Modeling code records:
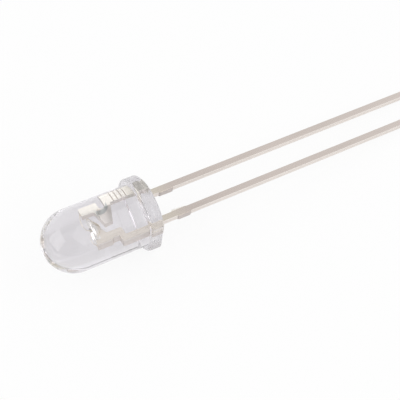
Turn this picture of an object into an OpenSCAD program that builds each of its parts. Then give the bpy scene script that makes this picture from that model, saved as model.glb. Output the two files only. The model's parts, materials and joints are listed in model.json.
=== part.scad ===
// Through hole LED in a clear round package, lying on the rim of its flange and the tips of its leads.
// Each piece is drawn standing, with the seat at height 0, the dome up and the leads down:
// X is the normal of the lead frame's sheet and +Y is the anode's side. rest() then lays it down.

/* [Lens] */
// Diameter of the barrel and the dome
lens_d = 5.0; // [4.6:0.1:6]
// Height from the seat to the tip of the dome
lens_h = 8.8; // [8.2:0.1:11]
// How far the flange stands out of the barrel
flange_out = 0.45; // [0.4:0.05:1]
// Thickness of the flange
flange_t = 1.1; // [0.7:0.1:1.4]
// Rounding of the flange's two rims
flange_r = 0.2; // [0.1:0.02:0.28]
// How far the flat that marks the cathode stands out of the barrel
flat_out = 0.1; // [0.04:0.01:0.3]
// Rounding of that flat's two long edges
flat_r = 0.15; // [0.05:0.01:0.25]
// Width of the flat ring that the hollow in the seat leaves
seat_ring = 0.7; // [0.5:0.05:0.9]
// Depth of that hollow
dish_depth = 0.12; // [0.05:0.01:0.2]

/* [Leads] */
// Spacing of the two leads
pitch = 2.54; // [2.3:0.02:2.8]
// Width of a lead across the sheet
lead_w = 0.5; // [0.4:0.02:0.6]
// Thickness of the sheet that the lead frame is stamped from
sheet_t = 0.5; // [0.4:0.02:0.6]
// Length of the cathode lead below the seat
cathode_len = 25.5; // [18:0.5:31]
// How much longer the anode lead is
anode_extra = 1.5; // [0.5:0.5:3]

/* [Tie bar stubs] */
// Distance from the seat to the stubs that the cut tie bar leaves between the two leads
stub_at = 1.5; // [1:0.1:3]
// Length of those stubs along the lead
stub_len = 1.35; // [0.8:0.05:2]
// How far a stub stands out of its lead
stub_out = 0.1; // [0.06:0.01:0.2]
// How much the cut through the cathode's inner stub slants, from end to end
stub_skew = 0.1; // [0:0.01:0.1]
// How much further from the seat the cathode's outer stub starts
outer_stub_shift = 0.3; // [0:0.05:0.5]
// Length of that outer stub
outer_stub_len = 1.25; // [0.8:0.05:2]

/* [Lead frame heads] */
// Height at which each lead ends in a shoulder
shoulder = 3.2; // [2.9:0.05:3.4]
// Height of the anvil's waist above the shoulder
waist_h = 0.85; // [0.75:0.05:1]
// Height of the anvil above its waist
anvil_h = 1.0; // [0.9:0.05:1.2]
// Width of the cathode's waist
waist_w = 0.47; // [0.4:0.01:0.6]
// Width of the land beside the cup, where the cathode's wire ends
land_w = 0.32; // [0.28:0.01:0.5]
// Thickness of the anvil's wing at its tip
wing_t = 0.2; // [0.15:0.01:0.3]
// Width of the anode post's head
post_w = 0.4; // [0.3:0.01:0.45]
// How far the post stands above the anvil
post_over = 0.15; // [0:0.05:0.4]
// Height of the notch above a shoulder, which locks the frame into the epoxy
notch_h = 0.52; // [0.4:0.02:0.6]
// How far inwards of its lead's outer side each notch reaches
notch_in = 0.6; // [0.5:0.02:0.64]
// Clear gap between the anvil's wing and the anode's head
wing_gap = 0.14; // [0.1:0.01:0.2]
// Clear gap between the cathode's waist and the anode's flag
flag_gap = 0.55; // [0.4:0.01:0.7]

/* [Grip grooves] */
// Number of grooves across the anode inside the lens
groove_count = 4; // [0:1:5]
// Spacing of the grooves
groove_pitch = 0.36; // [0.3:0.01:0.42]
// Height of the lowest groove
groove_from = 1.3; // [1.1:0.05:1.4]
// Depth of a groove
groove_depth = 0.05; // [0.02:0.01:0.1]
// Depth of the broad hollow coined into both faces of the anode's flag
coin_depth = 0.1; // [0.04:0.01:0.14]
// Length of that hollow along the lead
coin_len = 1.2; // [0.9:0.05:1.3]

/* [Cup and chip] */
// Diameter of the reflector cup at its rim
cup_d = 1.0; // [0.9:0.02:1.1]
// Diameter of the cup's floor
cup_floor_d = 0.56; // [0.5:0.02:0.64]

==

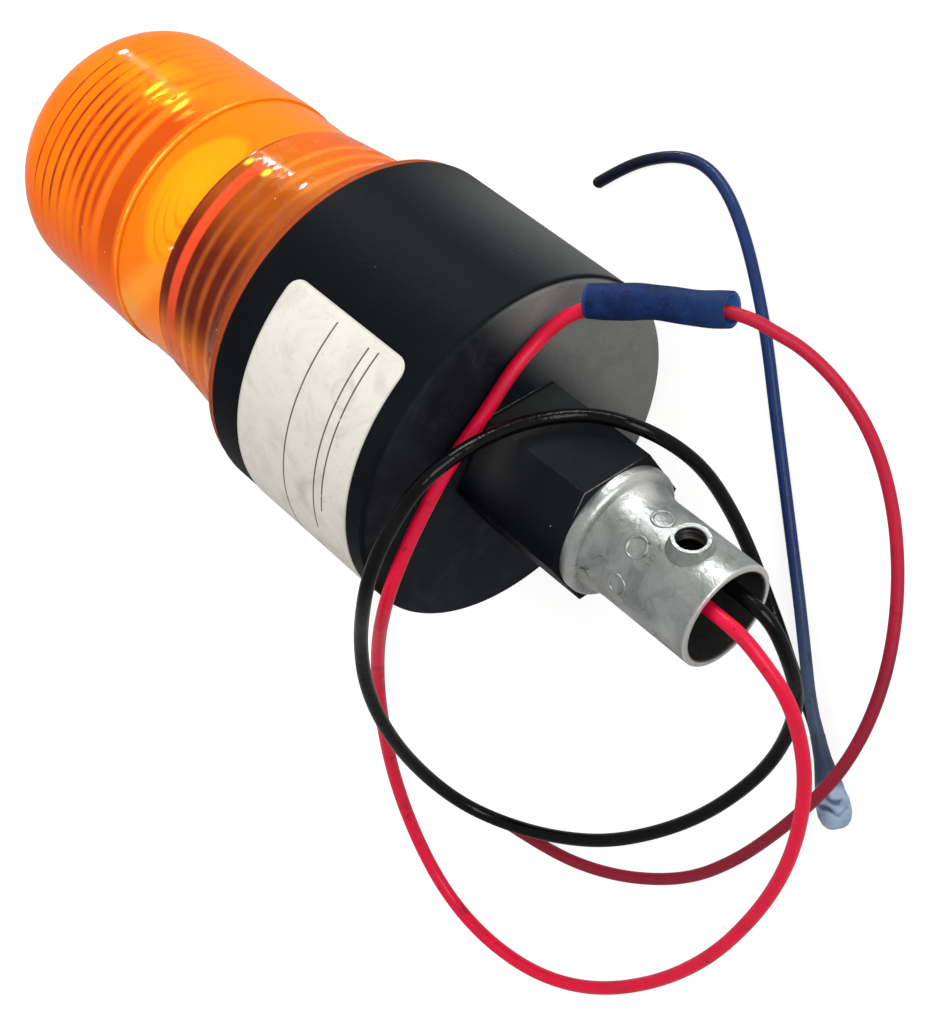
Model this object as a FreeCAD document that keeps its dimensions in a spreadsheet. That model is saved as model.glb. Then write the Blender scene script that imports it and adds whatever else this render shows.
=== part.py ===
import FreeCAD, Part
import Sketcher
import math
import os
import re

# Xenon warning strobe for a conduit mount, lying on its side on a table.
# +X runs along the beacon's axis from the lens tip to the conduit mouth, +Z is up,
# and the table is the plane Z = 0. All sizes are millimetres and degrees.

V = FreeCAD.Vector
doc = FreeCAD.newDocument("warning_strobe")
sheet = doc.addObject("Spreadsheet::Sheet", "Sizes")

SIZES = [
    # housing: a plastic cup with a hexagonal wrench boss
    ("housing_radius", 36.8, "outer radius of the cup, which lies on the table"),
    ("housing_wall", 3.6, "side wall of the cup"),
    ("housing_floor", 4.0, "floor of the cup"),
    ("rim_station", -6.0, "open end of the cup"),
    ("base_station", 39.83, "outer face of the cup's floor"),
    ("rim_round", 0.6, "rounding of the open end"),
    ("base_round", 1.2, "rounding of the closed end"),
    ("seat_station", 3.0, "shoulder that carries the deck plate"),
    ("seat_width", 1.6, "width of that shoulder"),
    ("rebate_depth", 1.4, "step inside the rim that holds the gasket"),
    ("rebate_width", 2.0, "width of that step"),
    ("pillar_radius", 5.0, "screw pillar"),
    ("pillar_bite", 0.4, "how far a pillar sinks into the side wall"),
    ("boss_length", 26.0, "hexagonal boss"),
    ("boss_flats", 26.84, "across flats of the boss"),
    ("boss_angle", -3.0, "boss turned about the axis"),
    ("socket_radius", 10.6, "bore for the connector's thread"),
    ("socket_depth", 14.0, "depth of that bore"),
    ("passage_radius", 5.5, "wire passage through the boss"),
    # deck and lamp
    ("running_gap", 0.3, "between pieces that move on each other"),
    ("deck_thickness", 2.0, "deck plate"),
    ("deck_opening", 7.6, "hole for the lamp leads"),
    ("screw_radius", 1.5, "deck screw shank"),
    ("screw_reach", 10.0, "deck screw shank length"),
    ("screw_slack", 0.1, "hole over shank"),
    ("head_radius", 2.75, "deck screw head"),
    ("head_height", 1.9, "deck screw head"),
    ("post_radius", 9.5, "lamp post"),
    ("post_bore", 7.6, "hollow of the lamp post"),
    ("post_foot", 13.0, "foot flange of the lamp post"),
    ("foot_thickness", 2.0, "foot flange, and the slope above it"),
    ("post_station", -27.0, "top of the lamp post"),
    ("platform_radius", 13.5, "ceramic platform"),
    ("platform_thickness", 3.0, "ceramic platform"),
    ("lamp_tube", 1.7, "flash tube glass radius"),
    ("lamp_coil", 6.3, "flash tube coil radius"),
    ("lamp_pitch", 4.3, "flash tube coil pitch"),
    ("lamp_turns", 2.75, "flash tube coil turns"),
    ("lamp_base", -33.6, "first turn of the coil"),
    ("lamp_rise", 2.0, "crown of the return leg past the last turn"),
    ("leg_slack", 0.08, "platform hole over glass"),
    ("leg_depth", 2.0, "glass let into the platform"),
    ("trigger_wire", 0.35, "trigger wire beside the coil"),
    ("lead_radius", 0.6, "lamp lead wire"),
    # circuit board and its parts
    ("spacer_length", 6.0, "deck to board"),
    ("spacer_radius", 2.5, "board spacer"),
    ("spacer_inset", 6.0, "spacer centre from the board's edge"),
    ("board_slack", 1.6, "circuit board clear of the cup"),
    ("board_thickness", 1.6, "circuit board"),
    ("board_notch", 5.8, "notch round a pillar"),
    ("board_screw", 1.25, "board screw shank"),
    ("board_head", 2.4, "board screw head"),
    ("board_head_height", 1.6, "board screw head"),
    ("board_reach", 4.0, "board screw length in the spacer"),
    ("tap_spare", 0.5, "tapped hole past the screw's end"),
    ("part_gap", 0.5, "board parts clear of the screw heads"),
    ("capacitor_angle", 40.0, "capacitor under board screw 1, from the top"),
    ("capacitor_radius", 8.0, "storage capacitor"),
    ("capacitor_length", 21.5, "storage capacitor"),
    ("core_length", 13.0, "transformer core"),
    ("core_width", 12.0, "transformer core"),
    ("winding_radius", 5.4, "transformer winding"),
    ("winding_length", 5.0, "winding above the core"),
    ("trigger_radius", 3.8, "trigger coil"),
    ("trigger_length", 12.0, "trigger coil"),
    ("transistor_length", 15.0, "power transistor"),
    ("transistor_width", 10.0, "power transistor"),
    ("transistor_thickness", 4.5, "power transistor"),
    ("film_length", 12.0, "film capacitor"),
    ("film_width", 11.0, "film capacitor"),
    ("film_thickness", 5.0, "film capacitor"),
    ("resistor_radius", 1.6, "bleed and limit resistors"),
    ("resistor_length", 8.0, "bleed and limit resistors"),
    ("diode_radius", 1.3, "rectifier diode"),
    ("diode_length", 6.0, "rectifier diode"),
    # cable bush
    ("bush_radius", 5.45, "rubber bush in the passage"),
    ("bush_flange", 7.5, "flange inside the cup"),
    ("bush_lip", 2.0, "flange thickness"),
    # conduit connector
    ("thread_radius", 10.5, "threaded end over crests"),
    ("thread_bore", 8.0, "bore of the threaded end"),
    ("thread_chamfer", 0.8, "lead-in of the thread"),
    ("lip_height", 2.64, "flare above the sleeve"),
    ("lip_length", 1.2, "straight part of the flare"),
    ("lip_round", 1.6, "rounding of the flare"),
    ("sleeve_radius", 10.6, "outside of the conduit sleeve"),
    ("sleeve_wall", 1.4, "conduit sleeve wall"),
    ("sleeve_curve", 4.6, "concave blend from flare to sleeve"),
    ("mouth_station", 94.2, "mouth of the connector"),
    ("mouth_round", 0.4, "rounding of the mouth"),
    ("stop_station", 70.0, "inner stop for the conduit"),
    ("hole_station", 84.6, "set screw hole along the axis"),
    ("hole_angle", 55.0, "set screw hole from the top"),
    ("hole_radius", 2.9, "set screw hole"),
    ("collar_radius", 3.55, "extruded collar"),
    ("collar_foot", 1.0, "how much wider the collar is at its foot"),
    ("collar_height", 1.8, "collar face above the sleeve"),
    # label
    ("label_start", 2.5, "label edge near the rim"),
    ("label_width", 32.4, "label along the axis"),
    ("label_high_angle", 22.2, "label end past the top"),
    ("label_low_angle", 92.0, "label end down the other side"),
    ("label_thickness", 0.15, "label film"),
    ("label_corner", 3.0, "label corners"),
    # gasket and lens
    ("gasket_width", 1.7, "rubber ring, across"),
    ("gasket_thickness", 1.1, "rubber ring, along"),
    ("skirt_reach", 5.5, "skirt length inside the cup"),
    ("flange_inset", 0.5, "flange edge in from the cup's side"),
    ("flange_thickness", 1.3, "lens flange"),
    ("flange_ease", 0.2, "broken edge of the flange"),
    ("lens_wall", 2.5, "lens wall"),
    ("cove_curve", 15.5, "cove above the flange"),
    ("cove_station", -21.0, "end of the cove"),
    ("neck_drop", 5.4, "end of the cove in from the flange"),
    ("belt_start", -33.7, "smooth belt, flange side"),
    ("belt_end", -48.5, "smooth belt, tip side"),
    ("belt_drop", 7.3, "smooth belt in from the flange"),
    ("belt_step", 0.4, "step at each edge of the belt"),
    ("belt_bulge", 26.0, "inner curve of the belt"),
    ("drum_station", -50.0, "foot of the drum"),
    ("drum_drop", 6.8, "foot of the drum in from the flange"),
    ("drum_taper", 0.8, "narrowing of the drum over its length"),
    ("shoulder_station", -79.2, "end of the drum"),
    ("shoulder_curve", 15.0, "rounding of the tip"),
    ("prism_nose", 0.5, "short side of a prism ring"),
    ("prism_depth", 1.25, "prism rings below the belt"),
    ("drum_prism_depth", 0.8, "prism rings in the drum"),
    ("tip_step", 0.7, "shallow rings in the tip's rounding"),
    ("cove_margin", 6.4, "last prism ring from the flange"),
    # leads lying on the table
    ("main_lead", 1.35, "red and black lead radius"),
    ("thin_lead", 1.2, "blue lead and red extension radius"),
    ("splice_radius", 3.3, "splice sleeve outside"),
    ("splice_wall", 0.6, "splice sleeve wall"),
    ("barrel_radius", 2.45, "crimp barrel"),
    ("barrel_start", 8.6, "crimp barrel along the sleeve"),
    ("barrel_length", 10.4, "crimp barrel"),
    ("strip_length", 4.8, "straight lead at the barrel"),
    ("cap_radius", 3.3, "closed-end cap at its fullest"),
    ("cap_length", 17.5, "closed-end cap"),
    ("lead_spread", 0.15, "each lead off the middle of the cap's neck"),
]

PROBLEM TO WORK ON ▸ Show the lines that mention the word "scene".

WRITTEN SOLUTION ▸
Turn this picture of an object into an OpenSCAD program that builds each of its parts. Then give the bpy scene script that makes this picture from that model, saved as model.glb. Output the two files only. The model's parts, materials and joints are listed in model.json.
Model this object as a FreeCAD document that keeps its dimensions in a spreadsheet. That model is saved as model.glb. Then write the Blender scene script that imports it and adds whatever else this render shows.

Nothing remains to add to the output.